E cada reencarnação, é um novo processo, com princípio, meio e fim.Disse Buda,"Um brâmane não o é por nascimento, mas por suas palavras, gestos e pensamentos".
Buda nos deixa conceitos básicos de que tudo está interligado, interconectado numa teia de causas, condições, efeitos.
Vida-Morte são uma unidade.
A vida é um período em si mesma e a morte é um período em si mesma.
Assim como a cinza não volta a ser brasa, a morte não volta a ser vida.
Assim a Vida é um período, com princípio meio e fim.
A Morte é um período tendo princípio, meio e fim.
Buda rejeitou a versão de uma alma permanente, e também combateu a ideia que tudo terminaria com a morte, não havendo mais nada.
Segundo a Lei da Causalidade, as causas e condições de uma vida não se extinguem ao fim de uma vida.
É preciso terminar bem o livro desta vida.
Livro com prefácio, vários capítulos e um final.
Esse final é um outro começo, de outro livro, com outro título e outras inúmeras possibilidades.
Não é o mesmo livro, nem o mesmo personagem, mas outro livro.
Esta é a minha forma de sentir a Vida-Morte, nesta fase da minha Jornada...
Como ondas no mar.
Tudo é o oceano, que recebeu águas de inúmeros rios.
Causas e condições formam ondas.
Cada onda como se fosse uma existência.
Cada uma interdepende da outra, mas não é a outra.
Interligadas e ao mesmo tempo únicas.
Transformando-se a todo instante.
As causas e condições de uma onda se tornam efeitos em outras e assim por diante.
Mas cada uma tem começo, meio e fim.
E nós somos o Oceano...não a Onda...e quando deixamos de ser Onda, nunca deixámos de ser oceano...
Eu gostaria de ter uma Morte Consciente, em Paz e Harmonia.
Agradecer a Vida, despedir-me com ternura dos que ficarem mais um pouco, e entregar-me ao que virá a seguir, ao Cosmos, ao Universo, sem apêgos e sem aversões, sem culpas...
Este corpo sagrado, que viveu uma existência, precisa ser tratado de forma cuidadosa e amorosa.
O ritual feito em frente aos familiares, a troca de roupas, a maquilhagem, tudo isso eu dispenso.
Irei como cheguei, nua, despida de tudo.
A despedida, a cremação.
E assim irei completar mais um ciclo vida-morte.
Quando a morte termina, a vida começa.
Mas não a mesma vida, nem a mesma morte.
Nada jamais se repete.
Em vida, vivemos.

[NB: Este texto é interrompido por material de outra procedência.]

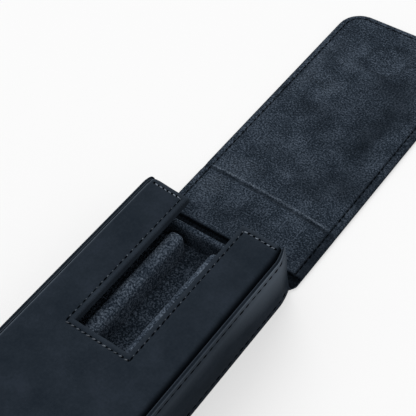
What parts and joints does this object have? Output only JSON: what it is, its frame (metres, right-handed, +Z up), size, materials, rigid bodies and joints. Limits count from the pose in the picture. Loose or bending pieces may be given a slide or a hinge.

Somos a vida.
Quando a morte chega, penetramos a morte. Somos a morte.
Assim vida e morte não estão em oposição.
A morte não precisa ser vencida, superada.
A libertação é do nascimento-morte, ao invés de ser uma conquista da morte.

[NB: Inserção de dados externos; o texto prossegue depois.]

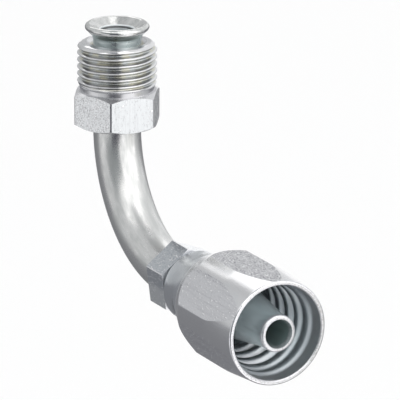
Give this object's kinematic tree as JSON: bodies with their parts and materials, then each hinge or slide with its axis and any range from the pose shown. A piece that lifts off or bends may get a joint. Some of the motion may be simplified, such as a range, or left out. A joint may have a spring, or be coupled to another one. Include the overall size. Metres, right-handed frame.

O objectivo não é a imortalidade e a vida eterna através da conquista na morte, mas o não nascido e o não morto - estado de nirvana realizado directamente e através da vida-morte pela libertação da própria vida-morte.
Este é o ponto fundamental.
É o ser Oceano...bem antes de, temporariamente, ser Onda...
Se, porventura, uma pessoa vem a falecer, o corpo desaparece, mas a vida desta pessoa volta para a grande força do Universo.
Este estado de não dualidade, de integridade é que o monge vietnamita Thich Nath Hahn, fundador de Plum Village, na França, chama de interser.
Intersomos.
Tudo existe num processo incessante de surgir e desaparecer.
Todos interligados, interconectados a todos, na grande web, teia, rede da existência.
Vida-morte são em si mesmo Nirvana.
Sem vida a ser desejada, sem morte a ser rejeitada.